Yes. If they lift the embargo even if just on paper, then the negotiations can be serious, because it's two sides with equal power. Lifting of the arms embargo means if they really delivered the arms, then for some time of course we'll win, but this is not a solution. The realistic solution is that we will gain a position of some equilibrium to Karadzic, and start to have serious negotiations.

The main two rules for peace are establishment of some boundaries for the internationally recognised Bosnia and a minimum of human rights, on paper and in practice.

What can people do outside to be in solidarity with the people of Bosnia?

This is one of the most important reasons that I am in Australia, and that I was in the United States last week. Ordinary citizens recognise the situation of ordinary Sarajevans. We have established a solidarity network of cities that recognise what is meant by barbarism — destroying the city as a place which is the source of democracy, source of common life, of exchanging ideas of trade, of universities, of everything which is positive.
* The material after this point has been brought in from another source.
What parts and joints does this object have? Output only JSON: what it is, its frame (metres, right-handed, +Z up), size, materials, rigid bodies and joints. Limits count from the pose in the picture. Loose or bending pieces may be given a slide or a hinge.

In fact citizens of Sarajevo are defending not only their lives but the principles of the city.

Our aim is the cities' support for Sarajevo. I am talking about Sarajevo because it is the capital and the key to Bosnia. In Sarajevo and in a few cities we have saved the good relations between Serbs, Croats, Muslims, Jews, all people who are living together. The villages are more or less mono-ethnic throughout Bosnia; that's how Karadzic — with strong propaganda and through the church — organised people from the villages to attack the city. That's the reason that I expect moral, and public support, humanitarian aid and then in the future commercial collaboration.

About 50% of Sarajevan experts, university professors and skilled workers, are in the city. The potential of these people is enormous in collaboration with people from outside. But of course the first rule is peace, and re-establishment of communications.